» **What you are asked to do**
Each line from the beginning of the data below through the line containing "from math import" should be repeated exactly, please.

» **Dataset section**
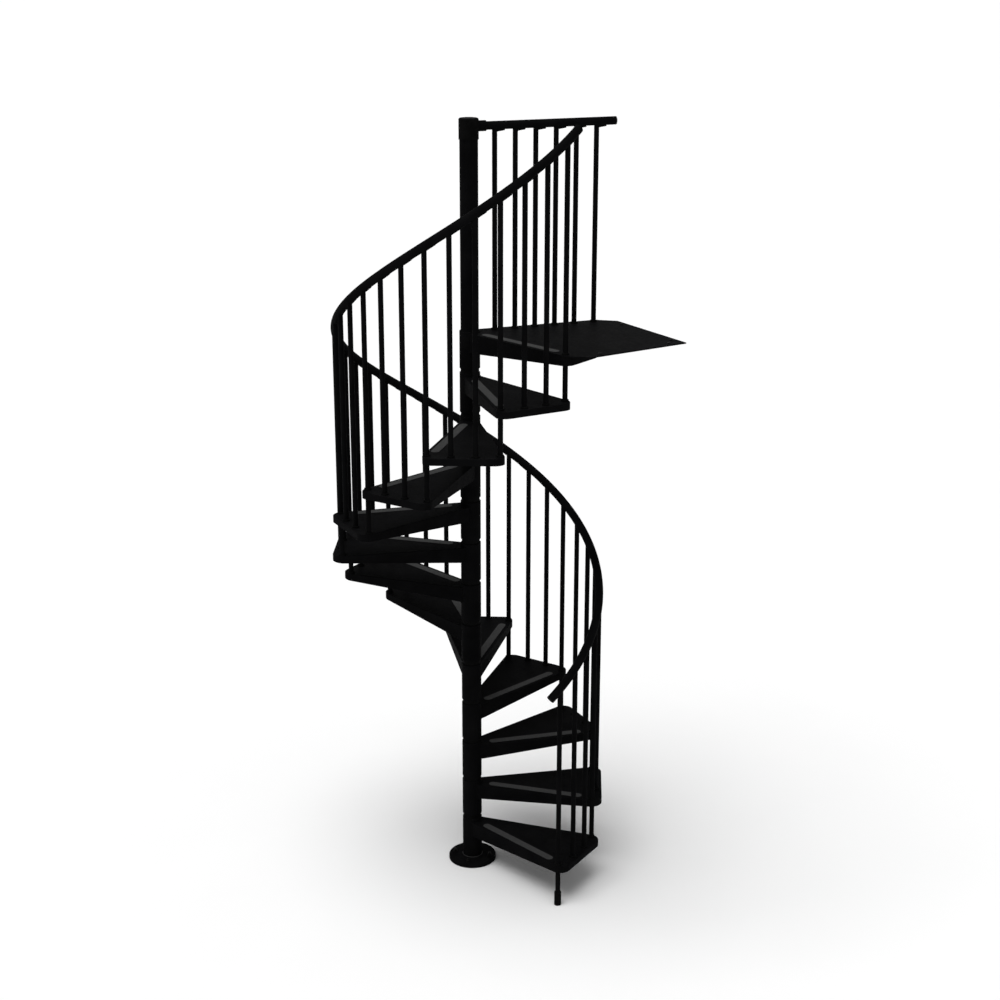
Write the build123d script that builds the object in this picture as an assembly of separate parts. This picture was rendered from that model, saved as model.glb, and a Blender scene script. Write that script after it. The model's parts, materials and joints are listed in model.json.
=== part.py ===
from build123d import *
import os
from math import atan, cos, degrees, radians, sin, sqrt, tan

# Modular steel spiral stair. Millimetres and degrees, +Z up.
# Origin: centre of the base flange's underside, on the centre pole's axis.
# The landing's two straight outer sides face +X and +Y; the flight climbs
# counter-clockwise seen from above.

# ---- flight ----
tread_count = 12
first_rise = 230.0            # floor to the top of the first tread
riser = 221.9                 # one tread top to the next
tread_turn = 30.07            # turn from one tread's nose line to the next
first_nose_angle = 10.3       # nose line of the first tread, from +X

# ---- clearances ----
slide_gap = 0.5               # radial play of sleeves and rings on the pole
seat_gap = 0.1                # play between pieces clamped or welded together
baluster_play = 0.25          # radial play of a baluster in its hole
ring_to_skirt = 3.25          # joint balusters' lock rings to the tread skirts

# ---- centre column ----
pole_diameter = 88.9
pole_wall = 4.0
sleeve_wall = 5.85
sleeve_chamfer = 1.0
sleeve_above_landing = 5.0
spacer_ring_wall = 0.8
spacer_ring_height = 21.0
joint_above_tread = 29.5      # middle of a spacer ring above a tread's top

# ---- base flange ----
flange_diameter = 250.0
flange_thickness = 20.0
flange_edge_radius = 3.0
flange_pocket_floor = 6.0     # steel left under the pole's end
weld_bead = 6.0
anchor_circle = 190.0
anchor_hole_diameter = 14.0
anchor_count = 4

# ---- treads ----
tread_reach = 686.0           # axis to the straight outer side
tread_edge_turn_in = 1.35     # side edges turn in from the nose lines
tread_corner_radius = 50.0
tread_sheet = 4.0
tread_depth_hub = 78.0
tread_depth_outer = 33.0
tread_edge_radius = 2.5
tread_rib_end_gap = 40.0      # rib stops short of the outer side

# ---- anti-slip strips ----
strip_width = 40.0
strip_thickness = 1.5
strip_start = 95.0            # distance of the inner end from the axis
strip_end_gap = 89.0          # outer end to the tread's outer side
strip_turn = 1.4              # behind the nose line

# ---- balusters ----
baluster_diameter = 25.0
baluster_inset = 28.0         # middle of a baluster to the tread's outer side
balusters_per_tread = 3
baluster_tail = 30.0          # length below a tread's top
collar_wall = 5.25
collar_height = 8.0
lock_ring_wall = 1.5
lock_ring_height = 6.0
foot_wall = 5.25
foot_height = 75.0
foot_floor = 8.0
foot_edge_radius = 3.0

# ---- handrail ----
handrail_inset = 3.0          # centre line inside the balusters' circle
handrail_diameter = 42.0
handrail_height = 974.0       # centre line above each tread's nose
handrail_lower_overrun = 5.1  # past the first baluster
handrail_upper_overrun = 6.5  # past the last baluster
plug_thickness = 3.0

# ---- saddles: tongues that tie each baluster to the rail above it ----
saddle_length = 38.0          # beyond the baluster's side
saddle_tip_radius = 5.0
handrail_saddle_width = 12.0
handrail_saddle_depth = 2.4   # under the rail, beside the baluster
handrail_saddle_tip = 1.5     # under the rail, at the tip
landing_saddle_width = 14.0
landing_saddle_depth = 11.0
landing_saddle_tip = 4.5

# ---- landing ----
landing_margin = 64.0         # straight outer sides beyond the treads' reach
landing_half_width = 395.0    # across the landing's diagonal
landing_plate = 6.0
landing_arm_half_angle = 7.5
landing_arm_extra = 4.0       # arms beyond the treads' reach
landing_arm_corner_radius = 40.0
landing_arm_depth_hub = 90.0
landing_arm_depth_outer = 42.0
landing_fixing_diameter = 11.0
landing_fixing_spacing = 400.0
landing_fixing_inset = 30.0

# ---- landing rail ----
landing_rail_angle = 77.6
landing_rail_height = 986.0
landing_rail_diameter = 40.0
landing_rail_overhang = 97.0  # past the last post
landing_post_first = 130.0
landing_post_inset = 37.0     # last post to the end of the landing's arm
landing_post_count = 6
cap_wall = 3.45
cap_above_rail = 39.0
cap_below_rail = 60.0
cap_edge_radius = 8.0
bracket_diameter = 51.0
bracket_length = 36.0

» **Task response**
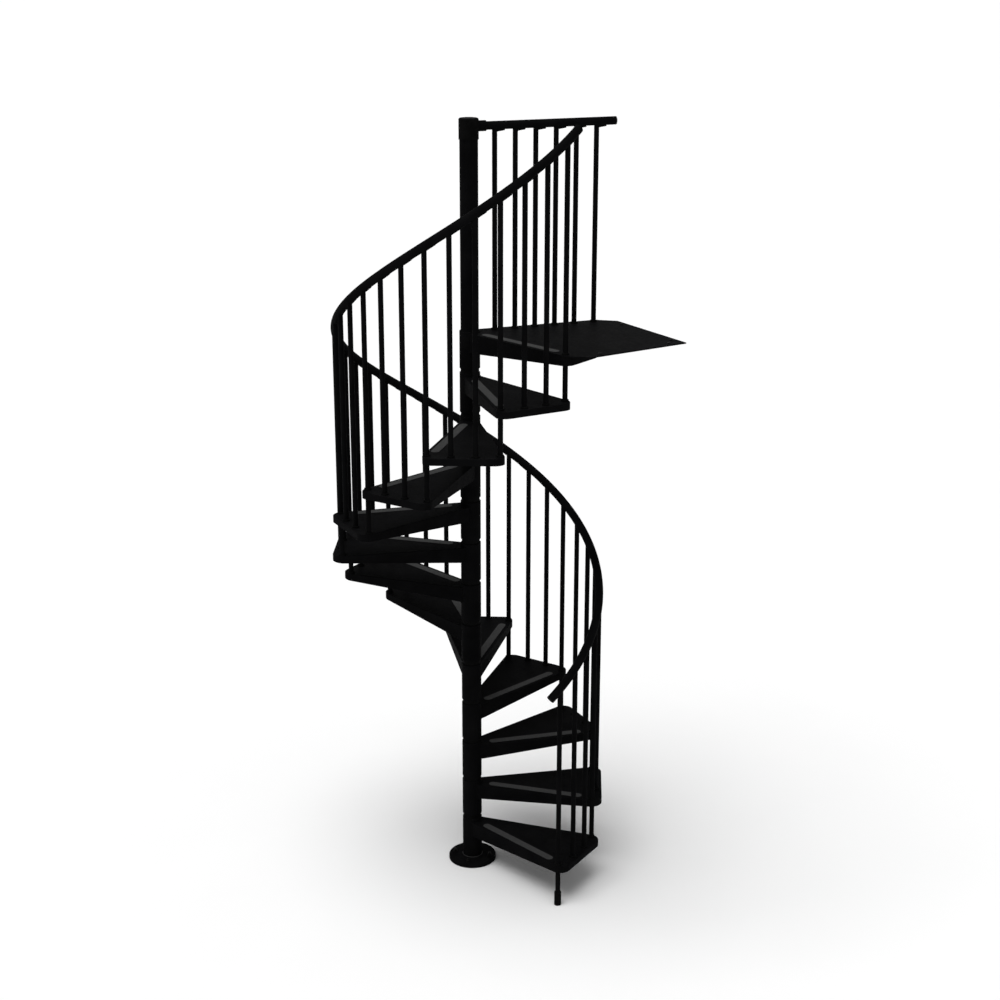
Write the build123d script that builds the object in this picture as an assembly of separate parts. This picture was rendered from that model, saved as model.glb, and a Blender scene script. Write that script after it. The model's parts, materials and joints are listed in model.json.
=== part.py ===
from build123d import *
import os
from math import atan, cos, degrees, radians, sin, sqrt, tan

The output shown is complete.